The memoir, made up of short prose pieces, is complemented by a collection of poems which expand on her memories, including some horrendous exploitative sexual encounters with older men. Allusions to Robert Lowell and Sylvia Plath suggest their generic affinities with confessional poetry. Other poems touch on intensities of experience that can’t be sustained in daily life, offering a counterpoint to the world of the memoir.

This is indeed ‘a curious life,’ even given its focus on autism. There was never a safe ‘zone of privacy’ for this writer.
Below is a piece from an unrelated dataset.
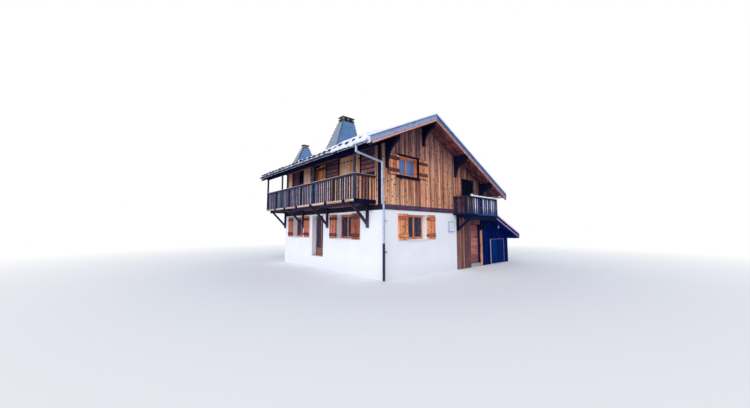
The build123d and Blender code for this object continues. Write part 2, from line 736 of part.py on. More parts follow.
def left_balcony_frame():
    reach = BEAM_FROM_WALL + BEAM_WIDTH + JOIST_PAST_BEAM
    return on_left(bracket_frame(
        BRACKETS_Y, BALCONY_Y, BRACKET_FOOT, DECK_TOP - DECK_THICK,
        BEAM_FROM_WALL, BEAM_DEPTH, reach, STRUT_RISE))


def gable_balcony_frame():
    return bracket_frame(
        GABLE_BRACKETS_X, GABLE_DECK_X, GABLE_BRACKET_FOOT, GABLE_DECK_TOP - DECK_THICK,
        GABLE_BEAM_FROM_WALL, GABLE_BEAM_DEPTH, GABLE_OUT, GABLE_STRUT_RISE)


def left_railing():
    rail = on_left(railing(*BALCONY_Y, DECK_TOP, BALCONY_RAIL_TOP, LEFT_BOARDS, RAIL_POSTS_Y))
    rail = Pos(RAIL_X, 0, 0) * rail
    for post in roof_post_blocks():
        rail -= post
    return rail


def left_railing_end(y_inner):
    """Return of the railing from its outer run to the wall."""
    return Pos(0, y_inner, 0) * railing(RAIL_X, 0, DECK_TOP, BALCONY_RAIL_TOP, LEFT_BOARDS)


def gable_balcony_deck():
    return block(*GABLE_DECK_X, -GABLE_OUT, 0, GABLE_DECK_TOP - DECK_THICK, GABLE_DECK_TOP)


def gable_railing():
    x0, x1 = GABLE_DECK_X
    posts = (x0 + POST / 2, (x0 + x1) / 2, x1 - POST / 2)
    rail = railing(x0, x1, GABLE_DECK_TOP, GABLE_RAIL_TOP, GABLE_BOARDS, posts)
    return Pos(0, GABLE_RAIL_Y, 0) * rail


def gable_railing_end(x_inner):
    rail = on_left(railing(GABLE_RAIL_Y, 0, GABLE_DECK_TOP, GABLE_RAIL_TOP, GABLE_BOARDS))
    return Pos(x_inner, 0, 0) * rail


# Lean-to

def shed_roof_top(x):
    return SHED_EAVE_TOP + SHED_SLOPE * (SHED_EAVE_X - x)


def shed_roof_under(x):
    return shed_roof_top(x) - SHED_ROOF_THICK


def shed_roof():
    """Single slope with a boxed eave; its overhang stops at the balcony's end."""
    def slope(x0, y0, y1):
        outline = [
            (x0, shed_roof_under(x0)), (SHED_RIGHT_X, shed_roof_under(SHED_RIGHT_X)),
            (SHED_RIGHT_X, SHED_EAVE_LOW), (SHED_EAVE_X, SHED_EAVE_LOW),
            (SHED_EAVE_X, SHED_EAVE_TOP), (x0, shed_roof_top(x0)),
        ]
        return along_y(outline, y0, y1)
    overhang_x = GABLE_DECK_X[1] + SHED_VERGE_PAST_BALCONY
    return slope(WIDTH, 0, SHED_LENGTH) + slope(overhang_x, -SHED_VERGE, 0)


def shed_panel(x0, x1, y0, y1, z0=0):
    """Part of a shed wall up to the sloping roof."""
    outline = [(x0, z0), (x1, z0), (x1, shed_roof_under(x1)), (x0, shed_roof_under(x0))]
    return along_y(outline, y0, y1)


def shed_front_wall():
    wall = shed_panel(WIDTH, SHED_DOOR_X[0], 0, SHED_WALL)
    return joined(wall, at_shed(pins(0, SHED_DOOR_HEAD, on_face=True)))


def shed_corner_wall():
    return shed_panel(SHED_DOOR_X[1], SHED_RIGHT_X, 0, SHED_WALL)


def shed_gable():
    return shed_panel(*SHED_DOOR_X, 0, SHED_WALL, SHED_DOOR_HEAD)


def shed_side_wall():
    return shed_panel(SHED_RIGHT_X - SHED_WALL, SHED_RIGHT_X, SHED_WALL, SHED_LENGTH - SHED_WALL)


def shed_back_wall():
    return shed_panel(WIDTH, SHED_RIGHT_X, SHED_LENGTH - SHED_WALL, SHED_LENGTH)


def meter_box():
    x0 = BAY_X - METER_BOX_FROM_BAY
    z1 = METER_BOX_Z + METER_BOX_SIZE
    return block(x0, x0 + METER_BOX_SIZE, -METER_DEPTH, 0, METER_BOX_Z, z1)


# The whole

def pieces():
    """Every piece by name, in the house frame."""
    built = {
        "front_wall": front_wall(),
        "entrance_wall": entrance_wall(),
        "entrance_lintel": entrance_lintel(),
        "left_wall_front": left_wall_front(),
        "left_wall_rear": left_wall_rear(),
        "left_wall_lintel": left_wall_lintel(),
        "back_wall": back_wall(),
        "right_wall": right_wall(),
        "ground_floor": ground_floor(),
        "first_floor": first_floor(),
        "belt_beams": belt_beams(),
        "gable_wall_front": gable_wall_front(),
        "gable_wall_back": gable_wall_back(),
        "upper_left_wall": upper_left_wall(),
        "roof_left": roof_slope(EAVE_LEFT_X),
        "roof_right": roof_slope(EAVE_RIGHT_X),
        "verge_front": verge(ROOF_Y[0], -1),
        "verge_back": verge(ROOF_Y[1], 1),
        "gutter_left": gutter(EAVE_LEFT_X, -1),
        "gutter_right": gutter(EAVE_RIGHT_X, 1),
        "downpipe": downpipe(),
        "chimney_large": chimney(**CHIMNEY_LARGE),
        "chimney_small": chimney(**CHIMNEY_SMALL),
        "front_window": window(FRONT_WINDOW, RENDERED_REVEAL),
        "gable_window": window(GABLE_WINDOW, TIMBER_REVEAL),
        "back_window": on_back(window(BACK_WINDOW, RENDERED_REVEAL)),
        "back_gable_window": on_back(window(BACK_GABLE_WINDOW, TIMBER_REVEAL)),
        "left_window_front": on_left(window(LEFT_FRONT_WINDOW, RENDERED_REVEAL)),
        "left_window_rear": on_left(window(LEFT_REAR_WINDOW, RENDERED_REVEAL, (0, SHUTTER))),
        "left_loose_shutter": left_loose_shutter(),
        "upper_left_window": on_left(window(UPPER_LEFT_WINDOW, TIMBER_REVEAL, (SHUTTER, 0))),
        "plank_door": on_left(fixed_leaf(PLANK_DOOR)),
        "balcony_door": balcony_door(),
        "gable_door": fixed_leaf(GABLE_DOOR),
        "entrance_door": entrance_door(),
        "terrace_door": terrace_door(),
        "shed_door": shed_door(),
        "balcony_posts": balcony_posts(),
        "left_balcony_deck": left_balcony_deck(),
        "left_balcony_frame": left_balcony_frame(),
        "left_railing": left_railing(),
        "left_railing_front": left_railing_end(BALCONY_Y[0] + RAIL_WIDTH),
        "left_railing_rear": left_railing_end(BALCONY_Y[1]),
        "gable_balcony_deck": gable_balcony_deck(),
        "gable_balcony_frame": gable_balcony_frame(),
        "gable_railing": gable_railing(),
        "gable_railing_left": gable_railing_end(GABLE_DECK_X[0] + RAIL_WIDTH),
        "gable_railing_right": gable_railing_end(GABLE_DECK_X[1]),
        "shed_roof": shed_roof(),
        "shed_front_wall": shed_front_wall(),
        "shed_corner_wall": shed_corner_wall(),
        "shed_gable": shed_gable(),
        "shed_side_wall": shed_side_wall(),
        "shed_back_wall": shed_back_wall(),
        "meter_box": meter_box(),
    }
    for name in CONSOLE_FEET:
        built[f"{name}_purlin"] = purlin(name)
    return built


os.makedirs("parts", exist_ok=True)
for node, shape in pieces().items():
    export_step(shape.moved(Location(SHIFT)), f"parts/{node}.step")
print("house to part shift", SHIFT)
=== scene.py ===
# %% [markdown]
# An alpine chalet, dressed from its CAD model.
# The CAD gives every wall, beam and slab its true place and size, as one plain solid each.
# This lesson adds what a carpenter, roofer and painter would: boards, tiles, panes, iron and
# snow. It works in metres, and each new mesh is made in its final place, so every object
# stays at the origin and a pattern that reads object coordinates stays put.

# %% Load the frame
import bpy
import bmesh
import math
import random
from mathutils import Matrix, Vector, noise


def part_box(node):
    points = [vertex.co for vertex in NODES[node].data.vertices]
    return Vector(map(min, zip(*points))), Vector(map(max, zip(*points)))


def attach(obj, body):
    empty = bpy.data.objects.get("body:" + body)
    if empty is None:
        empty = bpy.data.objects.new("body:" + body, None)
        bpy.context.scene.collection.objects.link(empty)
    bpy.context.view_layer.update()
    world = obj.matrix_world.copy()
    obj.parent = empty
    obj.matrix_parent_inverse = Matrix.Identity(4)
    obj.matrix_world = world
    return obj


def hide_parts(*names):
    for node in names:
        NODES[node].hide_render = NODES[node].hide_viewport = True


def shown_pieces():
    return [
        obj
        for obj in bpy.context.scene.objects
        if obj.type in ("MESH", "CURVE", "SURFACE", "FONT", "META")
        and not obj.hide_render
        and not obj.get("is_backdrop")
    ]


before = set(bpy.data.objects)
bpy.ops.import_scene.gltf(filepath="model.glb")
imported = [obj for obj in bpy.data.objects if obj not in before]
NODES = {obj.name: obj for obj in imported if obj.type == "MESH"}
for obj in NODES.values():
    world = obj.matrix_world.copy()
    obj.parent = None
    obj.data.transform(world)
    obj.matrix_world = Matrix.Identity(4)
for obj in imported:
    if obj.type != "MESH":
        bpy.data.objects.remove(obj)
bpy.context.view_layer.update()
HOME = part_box("front_wall")[0]
print("house corner in the part's frame:", tuple(round(v, 3) for v in HOME))

# %% [markdown]
# The building is laid out from its left front corner: x runs right along the front gable,
# y runs back and z up. The sizes below repeat the ones that the CAD was built from, because
# boards and tiles have to end where walls and slopes do. Doors and windows are given as
# from, to, bottom and top on their own wall.

# %% House sizes
WIDTH, LENGTH, BAY_X = 7.36, 9.0, 4.92
GROUND_TOP, BELT_TOP = 2.765, 2.976
RIDGE_X, RIDGE_Z, SLOPE, ROOF_THICK = 2.375, 6.946, 0.467, 0.19
EAVE_LEFT, EAVE_RIGHT = -1.42, 8.81
ROOF_FRONT, ROOF_BACK = -0.74, 9.35
ENTRANCE = (6.2, 7.2, 0.17, 2.25)
TERRACE = (4.55, 5.67, 0.65, 2.70)
SHED_DOOR = (8.34, 9.94, 0.0, 1.40)
FRONT_WINDOW = (1.324, 2.576, 1.560, 2.610)
GABLE_WINDOW = (0.763, 2.040, 4.230, 5.050)
LEFT_FRONT_WINDOW = (2.141, 3.323, 1.566, 2.665)
LEFT_REAR_WINDOW = (6.690, 7.945, 1.566, 2.700)
UPPER_LEFT_WINDOW = (4.960, 5.480, 4.050, 5.250)
BACK_WINDOW = (3.000, 4.250, 1.560, 2.610)
BACK_GABLE_WINDOW = (1.750, 3.000, 4.230, 5.050)
PLANK_DOOR = (1.550, 3.170, 3.150, 5.360)
BALCONY_DOOR = (6.800, 8.070, 3.150, 5.350)
GABLE_DOOR = (5.430, 6.610, 2.900, 4.610)
DECK_TOP, RAIL_TOP, BALCONY_OUT, BALCONY_Y = 3.150, 4.150, 1.120, (0.5, 9.28)
GABLE_DECK_X, GABLE_DECK_TOP, GABLE_RAIL_TOP, GABLE_OUT = (4.64, 7.74), 2.75, 3.61, 0.775
SHED_RIGHT, SHED_BACK, SHED_EAVE, SHED_EAVE_TOP = 10.5, 4.5, 11.05, 1.65
SHED_SLOPE, SHED_THICK, SHED_LOW = 0.38, 0.12, 1.43
SHED_VERGE, SHED_OVERHANG_X = 0.5, 7.86


def roof_top(x):
    return RIDGE_Z - SLOPE * abs(x - RIDGE_X)


def roof_under(x):
    return roof_top(x) - ROOF_THICK


def shed_top(x):
    return SHED_EAVE_TOP + SHED_SLOPE * (SHED_EAVE - x)


print("ridge at", RIDGE_Z, "left eave at", round(roof_top(EAVE_LEFT), 3))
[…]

Her parents were poet and dramatist Dorothy Hewett, one of the most talented writers of her generation, and her third husband, Merv Lilley, a rough diamond from rural Queensland who shared her passions for poetry and anarcho-communist politics. Rozanna and her sister Kate grew up in a chaotic libertarian household with Dorothy’s three sons from a previous marriage. Knowing something of the two great mythologisers who were her parents makes a disconcerting difference to the way we read Rozanna’s anecdotes of Dorothy’s carelessness, or Merv’s belligerence. Yet she maintains control over the way they appear in her book, imagining them finally in a suitably theatrical funereal tableau: ‘My mother holds a book of romantic verse in one chiselled hand and a cup of tea in the other; a rifle leans nonchalantly across my father’s leg as he whistles for his loyal kelpie.’

Rozanna LilleyRozanna Lilley

 

The book draws on hard-won self-knowledge. Lilley writes: ‘sometimes I suspect that it’s anxiety that really stitches us together, a complex web of half-remembered connections, of fears that stretch tautly to reinforce established thread’. Caught in this net, we mutter stories about heroes and demons, or count to one hundred, ‘the spells that keep us both safe from harm and distant from the incessant demands of the world’. This perceptive comment about the self and its strategies also serves as a marvellous image of the way these stories work.
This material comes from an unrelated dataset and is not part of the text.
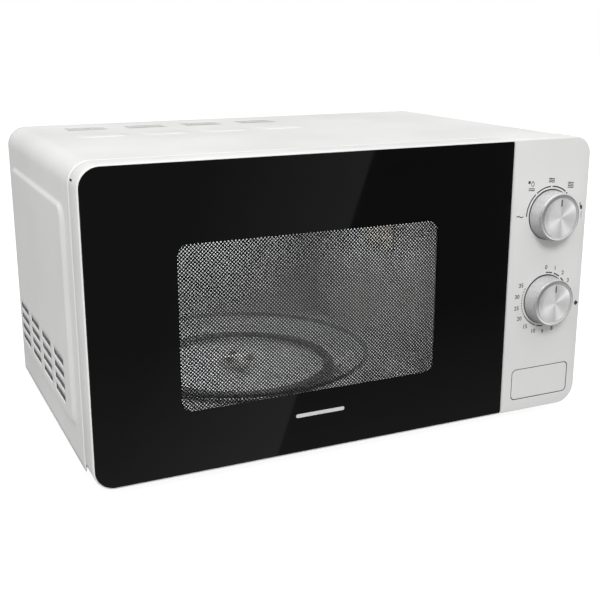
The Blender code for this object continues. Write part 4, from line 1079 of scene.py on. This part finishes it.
makePiece("roller_track_ring", *buildRollerRing(roller), brownNylon, "ring", ("roller_ring",),
          "dark_plastic")
for index, wheelBody in enumerate(("roller_a", "roller_b", "roller_c")):
    angle = math.radians(-30.0 + 120.0 * index)
    along = (math.cos(angle), math.sin(angle), 0.0)
    size = roller["wheel"]
    tyre = [(size - 0.5, 2.6), (size - 0.12, 2.35), (size, 1.9), (size, -1.9),
            (size - 0.12, -2.35), (size - 0.5, -2.6), (3.9, -2.6), (3.6, -2.1), (2.7, -2.1),
            (2.5, -2.6), (1.75, -2.6), (1.75, 2.6), (2.5, 2.6), (2.7, 2.1), (3.6, 2.1),
            (3.9, 2.6)]
    where = (oven["tableX"] + roller["wheelRing"] * along[0],
             oven["tableY"] + roller["wheelRing"] * along[1], roller["axleZ"])
    makePiece("wheel_%d" % (index + 1), *spun(tyre, where, along, 40), naturalNylon,
              wheelBody, ("roller_wheel_%d" % (index + 1),), "natural_plastic")

# Feet, screws and the bushing at the back
foot = {"profile": [(0, 12.8), (2.2, 12.8), (2.2, 9.9), (11.4, 9.9), (12.0, 9.4), (12, 8.5),
                    (10.7, 1.2), (10.2, 0.35), (9.5, 0), (6.4, 0.0), (6.0, 0.5), (0, 0.5)]}
for footName, footX, footY in (("front_left", -188, -92), ("front_right", 188, -92),
                               ("rear_left", -188, 108), ("rear_right", 188, 108)):
    makePiece("pad_" + footName, *spun(foot["profile"], (footX, footY, 0), steps=56),
              blackRubber, "root", ("foot_" + footName,), "rubber")
bushing = {"profile": [(7.6, 3.3), (8.0, 2.9), (8.0, 0.3), (5.7, 0.3), (5.7, -1.1),
                       (8.0, -1.1), (8.0, -3.4), (3.6, -3.4), (3.6, 3.0), (4.0, 3.3)]}
makePiece("bushing", *spun(bushing["profile"], (196, oven["caseBackY"], 40), (0, 1, 0), 48),
          blackRubber, "root", ("cord_bushing",), "rubber")
screw = {"profile": [(0, 2.6), (1.2, 2.58), (2.2, 2.4), (3.0, 2.0), (3.5, 1.5), (3.8, 0.9),
                     (3.8, 0.3), (1.5, 0.3), (1.5, -6.0), (0.8, -8.0), (0, -8.0)],
         "recess": (3.2, 0.75, 1.5)}
for number, (screwX, screwZ) in enumerate(((-212, 60), (212, 60), (-212, 215), (212, 215)), 1):
    head = spun(screw["profile"], (screwX, oven["caseBackY"], screwZ), (0, 1, 0), 32)
    long, wide, deep = screw["recess"]
    faceY = oven["caseBackY"] + 2.6
    cross = [softBlock((screwX - long / 2, faceY - deep, screwZ - wide / 2),
                       (screwX + long / 2, faceY + 1, screwZ + wide / 2), 0.0),
             softBlock((screwX - wide / 2, faceY - deep, screwZ - long / 2),
                       (screwX + wide / 2, faceY + 1.01, screwZ + long / 2), 0.0)]
    makePiece("screw_head_%d" % number, *carved(carved(head, cross[:1]), cross[1:]), zincSheet,
              "root", ("case_screw_%d" % number,), "chassis_steel")
print("small parts built")

# The rest of the chassis keeps its own shapes: each gets its finish and a weld, and the listed
# kinds get softened edges
finishes = {
    "panel_plastic": panelPlastic, "chassis_steel": zincSheet, "cavity_enamel": cavityEnamel,
    "clear_film": polyesterSheet, "dark_plastic": darkNylonAndShadow, "natural_plastic": naturalNylon,
    "mica": micaSheet, "aluminium": drawnAluminium, "core_iron": coreIron,
    "copper": copperWire, "board": boardLaminate, "lamp_glass": lampGlass,
}
softened = {"panel_plastic": 0.35, "chassis_steel": 0.15, "cavity_enamel": 0.12,
            "dark_plastic": 0.2, "natural_plastic": 0.25, "aluminium": 0.12,
            "open_button": 0.6}
slotOf = {part["node"]: part["material_slot"] for part in frame["record"]["subparts"]}
for name, node in frame["nodes"].items():
    if node.hide_render:
        continue
    kind = slotOf[name]
    if not node.material_slots:
        node.data.materials.append(finishes[kind])
    for place in node.material_slots:
        place.material = finishes[kind]
    weld = node.modifiers.new("weld", "WELD")
    weld.merge_threshold = 0.000002
    if kind in softened:
        edge = node.modifiers.new("edge", "BEVEL")
        edge.width = softened.get(name, softened[kind]) * 0.001
        edge.segments = 2
        edge.limit_method = "ANGLE"
        edge.angle_limit = math.radians(40)
        edge.use_clamp_overlap = True
print("chassis finished")

# Stage: pale floor that glows a little, so the shade under the feet stays light
studio = {
    "floorGlow": 0.86, "floorShade": 0.22, "sky": 1.0,
    "zenith": 1.6, "horizon": 0.2, "zenithPower": 3.0, "lower": 0.3, "nadir": 0.95,
}
floorVerts = [(-9, -9, 0), (9, -9, 0), (9, 9, 0), (-9, 9, 0)]
floorMesh = bpy.data.meshes.new("floor")
floorMesh.from_pydata(floorVerts, [], [(0, 1, 2, 3)])
floor = bpy.data.objects.new("floor", floorMesh)
scene.collection.objects.link(floor)
# Matt white paper sweep
paper, paperTree = newMaterial("matt white paper")
paperPlace = addNode(paperTree, "TexCoord").outputs["Object"]
paperGrain = addNode(paperTree, "TexNoise", Vector=paperPlace, Scale=400.0)
paperTone = addNode(paperTree, "ValToRGB", Fac=paperGrain.outputs["Fac"])
for stop, share in zip(paperTone.color_ramp.elements, (0.98, 1.0)):
    stop.color = (*[studio["floorShade"] * share] * 3, 1.0)
surfaced(paper, paperTree, Base_Color=paperTone.outputs["Color"], Roughness=0.9,
         Emission_Color=(1.0, 1.0, 1.0, 1.0), Emission_Strength=studio["floorGlow"])
floorMesh.materials.append(paper)
floor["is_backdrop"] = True
floor.visible_glossy = False
floor.visible_diffuse = False

# Sky: a large soft source overhead that fades to the horizon, plain white where it is seen
world = bpy.data.worlds.new("studio sky")
scene.world = world
world.use_nodes = True
tree = world.node_tree
tree.nodes.clear()
direction = addNode(tree, "TexCoord").outputs["Generated"]
height = addNode(tree, "SeparateXYZ", Vector=direction).outputs["Z"]
peak = maths(tree, "POWER", maths(tree, "MAXIMUM", height, 0.0), studio["zenithPower"])
above = maths(tree, "MULTIPLY_ADD", peak, studio["zenith"], studio["horizon"])
under = addNode(tree, "MapRange", {"interpolation_type": "SMOOTHSTEP"}, Value=height, i1=-0.9,
                i2=-0.55, i3=studio["nadir"], i4=studio["lower"])
dim = addNode(tree, "Mix", Factor=maths(tree, "LESS_THAN", height, 0.0), i2=above,
              i3=under.outputs[0])
seen = addNode(tree, "LightPath").outputs["Is Camera Ray"]
strength = addNode(tree, "Mix", Factor=seen, i2=dim.outputs[0], i3=studio["sky"])
light = addNode(tree, "Background", Color=(1.0, 1.0, 1.0, 1.0), Strength=strength.outputs[0])
addNode(tree, "OutputWorld", Surface=light.outputs[0])

# Soft boxes: place, target, width and height in metres, watts and colour
softBoxes = {
    "key": ((-0.5, -1.8, 1.5), (0.0, -0.1, 0.13), 0.65, 0.65, 24.5, "#FFFFFF"),
    "front fill": ((0.25, -1.6, 0.1), (0.15, 0.0, 0.1), 0.8, 0.5, 1.4, "#FFFFFF"),
    "left fill": ((-1.6, -0.5, 0.75), (0.0, 0.0, 0.15), 0.9, 0.9, 9.9, "#FFFFFF"),
    "back fill": ((1.3, 1.3, 0.8), (0.0, 0.0, 0.15), 1.0, 1.0, 14.0, "#FFFFFF"),
    "cavity lamp glow": ((-0.06, 0.02, 0.221), (-0.06, 0.02, 0.0), 0.22, 0.2, 1.65, "#FBFBFF"),
}
for name, (place, target, wide, tall, watts, colour) in softBoxes.items():
    lamp = bpy.data.lights.new(name, "AREA")
    lamp.shape = "RECTANGLE"
    lamp.size = wide
    lamp.size_y = tall
    lamp.energy = watts
    lamp.color = linearColour(colour)[:3]
    source = bpy.data.objects.new(name, lamp)
    scene.collection.objects.link(source)
    source.location = place
    aim = Vector(target) - Vector(place)
    source.rotation_euler = aim.to_track_quat("-Z", "Y").to_euler()
    source.visible_camera = False
    source.visible_glossy = False


# Cards that only gloss sees: a dark one with a slanting pale band for the door, a bright one
# beside it for the dials
def reflectorCard(name, corners, strengthNodes):
    mesh = bpy.data.meshes.new(name)
    mesh.from_pydata(corners, [], [(0, 1, 2, 3)])
    card = bpy.data.objects.new(name, mesh)
    scene.collection.objects.link(card)
    made, cardTree = newMaterial(name)
    place = addNode(cardTree, "TexCoord").outputs["Object"]
    glow = addNode(cardTree, "Emission", Strength=strengthNodes(cardTree, place))
    addNode(cardTree, "OutputMaterial", Surface=glow.outputs[0])
    mesh.materials.append(made)
    card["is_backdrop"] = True
    card.visible_camera = False
    card.visible_diffuse = False
    card.visible_transmission = False
    card.visible_volume_scatter = False
    card.visible_shadow = False


# The door card is laid out as its mirror image on the glass, seen from the camera's own
# mirror point behind the front
glassY = oven["frontY"] * 0.001
mirrorSpot = Vector((view["place"][0], 2 * glassY - view["place"][1], view["place"][2]))
cardY = -0.6
reach = (mirrorSpot.y - cardY) / (mirrorSpot.y - glassY)
band = {"slope": 0.349, "shift": -0.08, "fadeOver": 0.14, "pale": (0.2, 0.05),
        "footSpan": (0.02, 0.12), "foot": (0.16, 0.06)}


def onCard(x, z):
    return (mirrorSpot.x + reach * (x * 0.001 - mirrorSpot.x), cardY,
            mirrorSpot.z + reach * (z * 0.001 - mirrorSpot.z))


def doorGlow(cardTree, place):
    axes = addNode(cardTree, "SeparateXYZ", Vector=place)
    across = maths(cardTree, "MULTIPLY_ADD", axes.outputs["X"], 1.0 / reach,
                   mirrorSpot.x - mirrorSpot.x / reach)
    up = maths(cardTree, "MULTIPLY_ADD", axes.outputs["Z"], 1.0 / reach,
               mirrorSpot.z - mirrorSpot.z / reach)
    edge = maths(cardTree, "MULTIPLY_ADD", up, band["slope"], band["shift"])
    gap = maths(cardTree, "SUBTRACT", edge, across)
    fade = addNode(cardTree, "MapRange", Value=gap, i1=0.0, i2=band["fadeOver"],
                   i3=band["pale"][0], i4=band["pale"][1])
    pale = maths(cardTree, "MULTIPLY", maths(cardTree, "GREATER_THAN", gap, 0.0),
                 fade.outputs[0])
    bottom = addNode(cardTree, "MapRange", Value=up, i1=band["footSpan"][0],
                     i2=band["footSpan"][1], i3=band["foot"][0], i4=band["foot"][1])
    return maths(cardTree, "ADD", pale, bottom.outputs[0])


def dialGlow(cardTree, place):
    axes = addNode(cardTree, "SeparateXYZ", Vector=place)
    even = addNode(cardTree, "MapRange", Value=axes.outputs["Z"], i1=-0.5, i2=0.3,
                   i3=0.9, i4=1.2)
    return even.outputs[0]


reflectorCard("door card", [onCard(-260, -20), onCard(146, -20), onCard(146, 290),
                            onCard(-260, 290)], doorGlow)
reflectorCard("dial card", [onCard(150, -300), onCard(700, -300), onCard(700, 330),
                            onCard(150, 330)], dialGlow)
print("studio lit")

size = {"cad": [list(cadBox[0]), list(cadBox[1])]}
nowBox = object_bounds()
size["visual"] = [list(nowBox[0]), list(nowBox[1])]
The title piece, ‘Do oysters get bored?’ describes a family holiday at Patonga on the Hawkesbury River north of Sydney. Unimpressed by the place (‘nothing but islands and boats’), Oscar begins busily to think about the marine world: ‘If you were an oyster, would this entire place be the known universe?’ In the narrative the mother’s state of distress, arising from the wreckages of her own life, is the continuing undertone. Over this, the boy’s questions and observations (of the river: ‘It’s as flat as a book’) bring her moments of reassurance, like the spells. In some miraculous way, he provides her solidity, as she does his.